Makes 4-6 servings
4 boneless, skinless chicken thighs, partially frozen and cut into cubes
1/2 cup diced onion
4 garlic cloves, minced
1/2 tbsp canola oil
1 Tbsp soy sauce
2 Tbsp teriyaki sauce
1 Tbsp brown sugar
1 Tbsp sesame oil
1/2 cup chicken broth (or 1/2 cup water mixed with 1/2 tsp chicken bouillon granules)
1 Tbsp quick cooking tapioca
1/2 cup peanut butter (creamy of chunky)
1 lime, juiced
Ground red pepper
Salt and pepper
Peanuts and cilantro for garnish
Fettuccine (about 8-10 oz cooked)
1. In microwave safe bowl combine the onion, garlic, and oil. Microwave for about 5 minutes, stirring every minute, until onions are soft. Transfer to slow cooker.
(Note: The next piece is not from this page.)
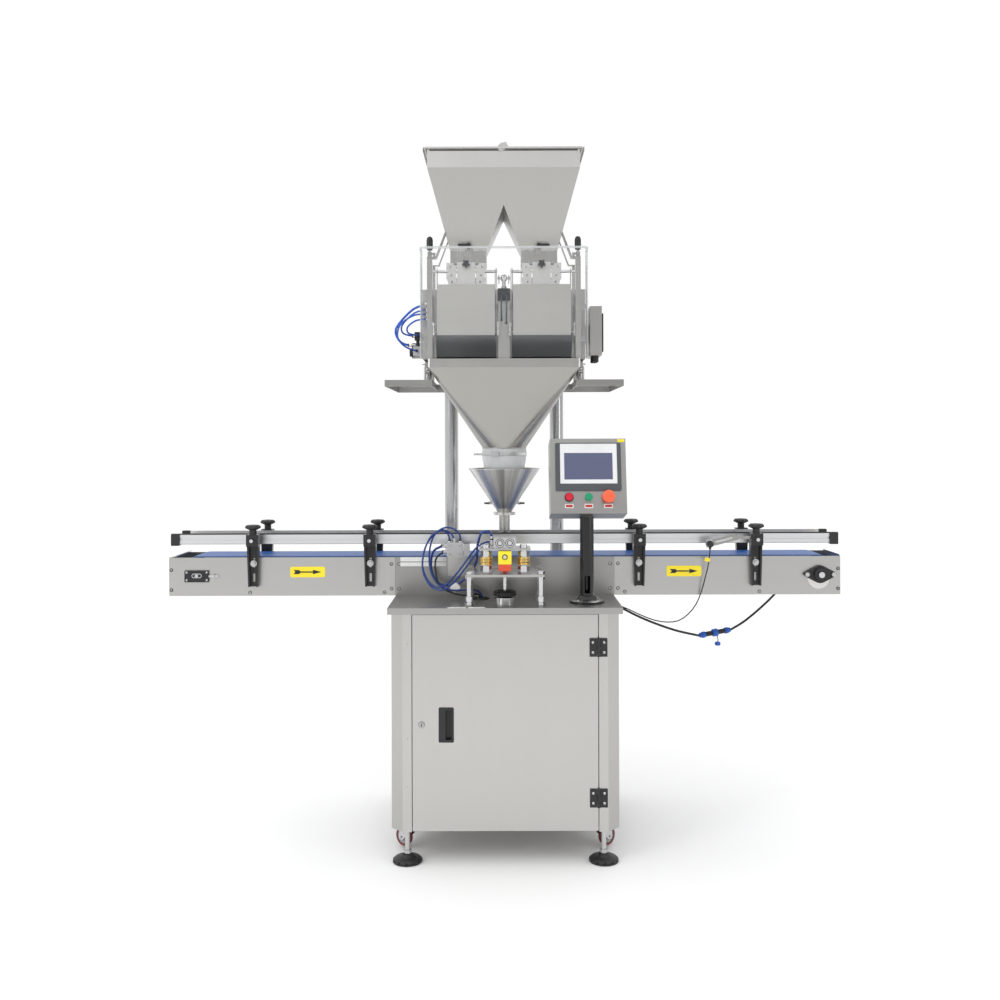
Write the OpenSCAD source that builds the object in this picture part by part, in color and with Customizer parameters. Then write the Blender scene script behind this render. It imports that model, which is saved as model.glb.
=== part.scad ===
// Two-head linear weigher on a column frame, standing over a bottle conveyor and its cabinet.
// Millimetres. +X is the way the belt runs, +Y is away from the operator, +Z is up.
// The origin is on the floor, under the middle of the machine.

/* [Table and cabinet] */
// Width of the table top
table_w = 740; // [720:1:800]
// Depth of the table top
table_d = 700; // [680:1:760]
// Height of the table's working face
table_h = 813; // [790:1:840]
// Thickness of the table sheet
table_t = 3; // [2:0.5:5]
// Height of the folded edge round the table
table_edge = 20; // [14:1:30]
// Thickness of the folded and welded sheet
sheet_t = 2; // [1.5:0.5:3]
// How far the table stands out past the cabinet's sides
side_overhang = 8; // [5:1:16]
// How far the table stands out past the door's face
front_overhang = 12; // [10:1:16]
// Height of the cabinet's bottom above the floor
cabinet_bottom = 107; // [104:1:116]
// Cut across each front corner of the cabinet
corner_cut = 38; // [24:1:46]
// Width of the door
door_w = 584; // [520:1:600]
// Thickness of the door pan
door_t = 18; // [14:1:24]
// Gap round the door
door_gap = 3; // [2:0.5:5]
// Height of one door hinge
hinge_h = 58; // [46:1:70]
// Width of one hinge leaf
hinge_leaf = 28; // [22:1:28]
// Distance of each hinge from the end of the door
hinge_inset = 103; // [80:1:140]
// Width of the recessed pull
pull_w = 48; // [40:1:60]
// Height of the recessed pull
pull_h = 110; // [90:1:130]

/* [Feet and casters] */
// Distance of the feet in from the table's sides
foot_in_x = 58; // [56:1:70]
// Distance of the feet in from the table's front and back
foot_in_y = 50; // [46:1:56]
// Diameter of a foot pad
pad_d = 94; // [80:1:98]
// Diameter of a foot's threaded stem
stem_d = 16; // [12:1:20]
// Distance of the casters in from the table's sides
caster_in_x = 52; // [48:1:60]
// Distance of the casters in from the table's front and back
caster_in_y = 154; // [153:1:180]
// Diameter of a caster wheel
wheel_d = 60; // [50:1:62]
// Width of a caster wheel
wheel_w = 24; // [18:1:28]
// Distance from the swivel to the wheel's axle
caster_trail = 21; // [16:1:22]
// Gap under the wheels when the feet carry the machine
wheel_lift = 8; // [6:1:12]

/* [Conveyor] */
// Length of the conveyor
conveyor_l = 2280; // [2200:5:2400]
// Width over the conveyor's side plates
conveyor_w = 188; // [180:1:200]
// Place of the conveyor's middle, front to back
belt_y = 20; // [10:1:30]
// Height of the side plates
side_h = 130; // [128:1:140]
// Thickness of the side plates
side_t = 3; // [2:0.5:4]
// Length of the middle section
middle_l = 743; // [700:1:800]
// Thickness of the belt
belt_t = 2.5; // [1.5:0.5:3]
// Width of the belt
belt_w = 164; // [150:1:166]
// Radius of the end rollers
roller_r = 61.5; // [58:0.5:62]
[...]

2. Add the chicken into the slow cooker.
3. In a separate bowl, whisk the soy sauce, teriyaki sauce, brown sugar, sesame oil, broth, tapioca and peanut butter together until smooth. Pour into the slow cooker.
4. Cover and cook on LOW for 3-4 hours.
5. Add in juice from the lime. Sprinkle in the ground red pepper to taste and add in salt and pepper to taste.
6. Stir in the cooked fettuccine and coat with the peanut sauce.
7. Scoop onto individual plates and garnish with cilantro and peanuts.
I love Thai food, as evidenced by all these recipes I’ve done in the past…
Wow. I really do love Thai food. Holy cow…I didn’t realize that I had made so many Thai recipes until I just wrote them all down. Anyhow, this is another tasty recipe. The night of, I felt it was missing something (probably because I didn’t have any cilantro). But the next day I had the leftovers at lunch and it tasted delicious to me. Was I just more hungry at lunch? I’m not sure. I don’t usually have teriyaki sauce on hand at my house so I’ll probably go with one of the similar recipes above in the future that call for more pantry-friendly items…so I give this recipe 3 1/2 stars.